• [Exercise description]: Pick out the lines below with "that" and list them.

• [Data shown]:
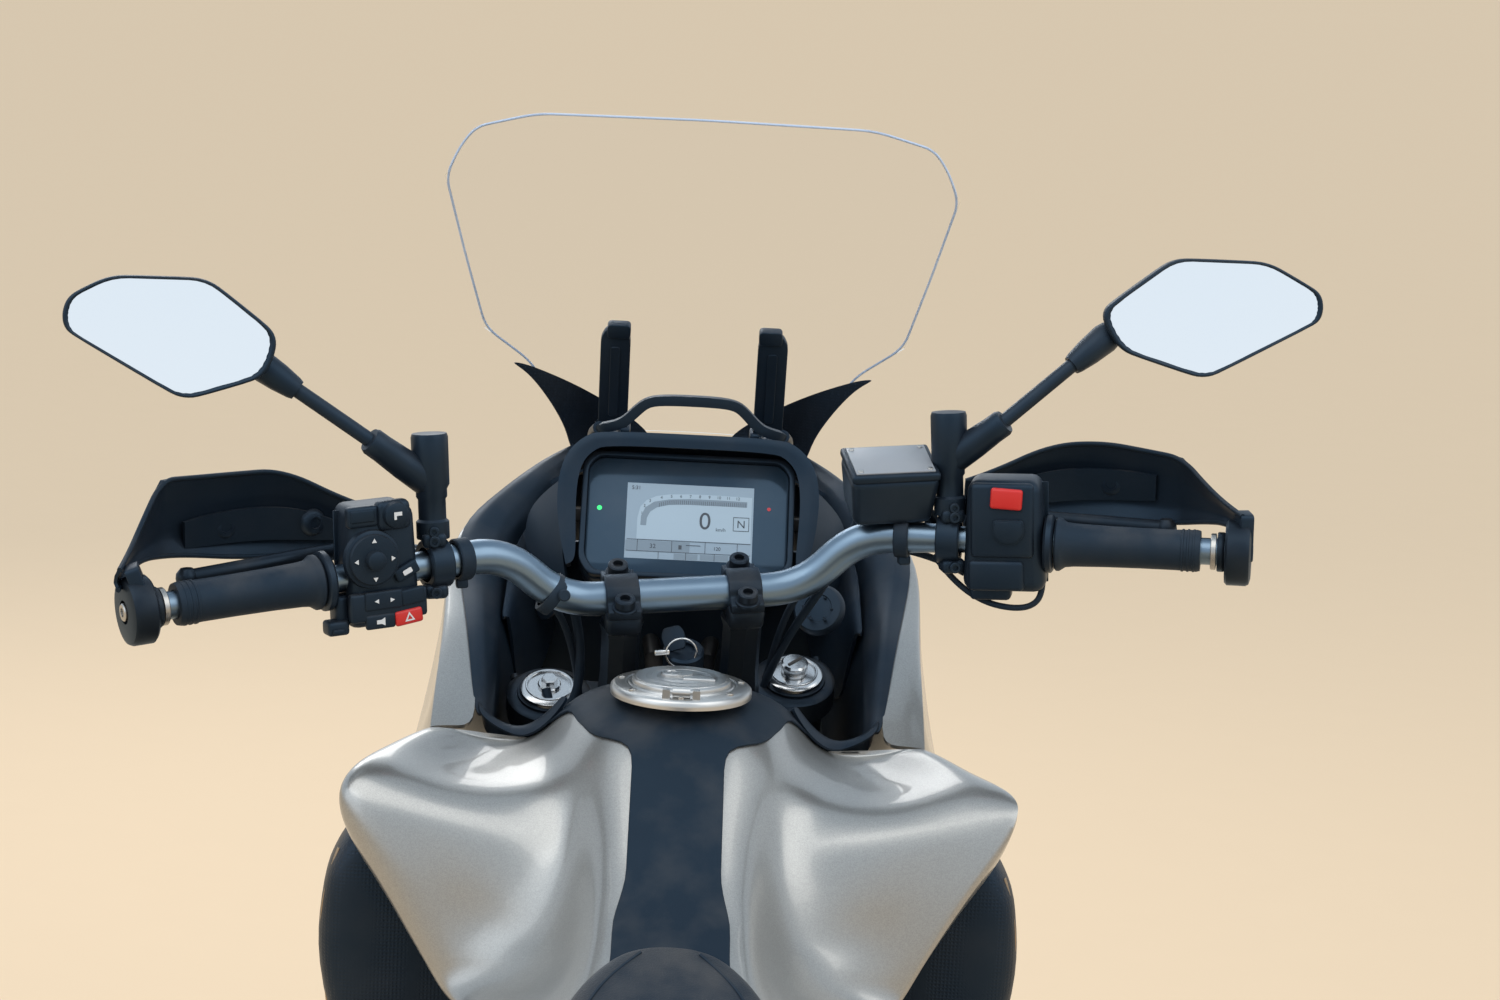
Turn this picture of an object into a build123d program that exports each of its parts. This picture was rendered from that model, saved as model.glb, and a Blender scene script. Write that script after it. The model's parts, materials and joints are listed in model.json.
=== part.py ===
from build123d import *
from math import atan2, cos, degrees, pi, radians, sin, tan
import os

# A sport touring motorcycle with a parallel twin engine, on its centre stand, its steering turned a little left.
# Millimetres. X is the rider's right, Y is forward, Z is up. The origin is on the floor, below the middle of the
# bounding box. Every steered piece is drawn with the steering straight and turned to the rest angle at the end.

# Wheels and stance
FRONT_AXLE_Y, SWINGARM_LENGTH = 802.0, 534.0
FRONT_TYRE_R, FRONT_TYRE_W, FRONT_RIM_R, FRONT_RIM_W = 329.0, 110.0, 241.0, 72.0
REAR_TYRE_R, REAR_TYRE_W, REAR_RIM_R, REAR_RIM_W = 321.0, 150.0, 216.0, 112.0
REAR_LIFT = 15.0
AXLE_R, HUB_R, RUNNING_CLEARANCE = 10.0, 34.0, 0.05
SEAT_GAP = 0.3

# Steering: rake, offset between the steering axis and the fork line, and lengths along them
RAKE = 25.5
FORK_OFFSET, FORK_SPREAD, FORK_LENGTH = 40.0, 106.0, 771.0
FORK_TUBE_R, FORK_LEG_R = 27.0, 21.5
REST_STEER = 9.4
GUARD_CLEARANCE, GUARD_PAD_X = 14.0, 73.0
GUARD_LUG = -FORK_LENGTH + FRONT_TYRE_R + GUARD_CLEARANCE - 8.0
TUBE_END = GUARD_LUG - 19.0
CALIPER_BACK, CALIPER_UP, CALIPER_D = 62.0, 118.0, 56.0
STEM_R, HEAD_R, HEAD_TOP, HEAD_LENGTH = 15.0, 31.0, 29.0, 150.0
YOKE_T, LOWER_YOKE_DROP, CAP_RISE = 20.0, 205.0, 4.0

# Handlebar, measured from the middle of the bar
BAR_RISE, BAR_AHEAD, BAR_R, BAR_END_R = 120.5, 15.3, 14.3, 11.1
BAR_FLAT, BAR_HALF = 104.0, 424.0
BAR_KINK, BAR_TIP = (146.0, -14.0, 46.0), (424.0, -118.0, 38.0)
CLAMP_HALF = 51.0
GRIP_R, GRIP_IN, GRIP_OUT = 16.5, 290.0, 408.0

# Frame and running gear
PIVOT_Y, PIVOT_Z, PIVOT_HALF = -195.0, 445.0, 148.0
FRAME_TUBE_R, SUBFRAME_TUBE_R = 16.0, 11.0
ARM_X, ARM_W = 117.0, 26.0
CHAIN_X, CHAIN_W, CHAIN_H = -88.0, 16.0, 15.0
SPROCKET_TEETH, PINION_TEETH, CHAIN_PITCH = 43, 16, 15.875
PINION_Y, PINION_Z = -112.0, 448.0

# Stands
STAND_PIVOT_Y, STAND_PIVOT_Z, STAND_FOOT_X, STAND_FOOT_AHEAD = -250.0, 292.0, 135.0, 28.0
STAND_TUBE_R, FOOT_T, STAND_PIN_R = 13.0, 12.0, 8.0
STAND_LUG_IN, STAND_LUG_OUT, STAND_CHEEK_IN, STAND_CHEEK_OUT = 130.0, 150.0, 106.0, 124.0
PIN_FIT = STAND_PIN_R + RUNNING_CLEARANCE
SIDE_PIVOT, SIDE_AXIS, SIDE_FOLDED = (-176.0, -40.0, 262.0), (0.7924, -0.0701, -0.6058), (-0.05, -0.9975, 0.05)
SIDE_LENGTH, SIDE_TUBE_R, SIDE_PIN_R = 236.0, 10.0, 6.0

# Tank, filler and cover
FILLER_Y, FILLER_Z, FILLER_R, FLAP_R, NECK_R = 311.0, 1064.0, 57.0, 40.0, 36.0
RING_T, FLAP_T = 5.0, 6.0
WALL = 4.0

# Display
DASH_W, DASH_H, DASH_TILT, DASH_Y, DASH_Z = 178.0, 108.0, 32.0, 571.0, 1154.0

UP = Vector(0, -sin(radians(RAKE)), cos(radians(RAKE)))
AHEAD = Vector(0, cos(radians(RAKE)), sin(radians(RAKE)))
FRONT_AXLE = Vector(0, FRONT_AXLE_Y, FRONT_TYRE_R)
REAR_AXLE = Vector(0, PIVOT_Y - SWINGARM_LENGTH, REAR_TYRE_R + REAR_LIFT)
HEAD = FRONT_AXLE + UP * FORK_LENGTH - AHEAD * FORK_OFFSET
BAR = HEAD + UP * BAR_RISE + AHEAD * BAR_AHEAD
STEERING_AXIS = Axis(HEAD, UP)
PARTS = {}


def rod(a, b, radius, end_radius=None):
    """A round bar from a to b, tapered if it has another radius at its end."""
    a, b = Vector(*a), Vector(*b)
    plane = Plane(origin=a, z_dir=b - a)
    if end_radius is None:
        return Solid.make_cylinder(radius, (b - a).length, plane)
    return Solid.make_cone(radius, end_radius, (b - a).length, plane)


def pipe(points, radius, bend):
    """A round tube along straight runs joined by arcs."""
    path = FilletPolyline(*points, radius=bend)
    return sweep(Plane(origin=path @ 0, z_dir=path % 0) * Circle(radius), path=path)


def ball(at, radius):
    """A round joint between two bars."""
    return Solid.make_sphere(radius, Plane(origin=at), angle1=-90, angle2=90)


def chain_of_rods(points, radius):
    """Bars from point to point, with a ball at each inner corner."""
    bars = [rod(a, b, radius) for a, b in zip(points, points[1:])]
    return bars + [ball(p, radius) for p in points[1:-1]]


def fuse(shapes):
    """All the shapes as one piece."""
    shapes = list(shapes)
    return shapes[0].fuse(*shapes[1:]) if len(shapes) > 1 else shapes[0]


def mirrored(shape):
    """The same shape on the other side of the motorcycle."""
    return mirror(shape, about=Plane.YZ)


def together(*shapes):
    """Solids that share a node without touching."""
    return Compound([solid for shape in shapes for solid in shape.solids()])


def pair(shape):
    """A piece and its mirror image."""
    return together(shape, mirrored(shape))


def face_of(points, radius=0.0):
    """A flat face with its corners rounded."""
    face = make_face(Polyline(*points, close=True)).faces()[0]
    return face.fillet_2d(radius, face.vertices()) if radius else face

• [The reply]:
Turn this picture of an object into a build123d program that exports each of its parts. This picture was rendered from that model, saved as model.glb, and a Blender scene script. Write that script after it. The model's parts, materials and joints are listed in model.json.
    """Solids that share a node without touching."""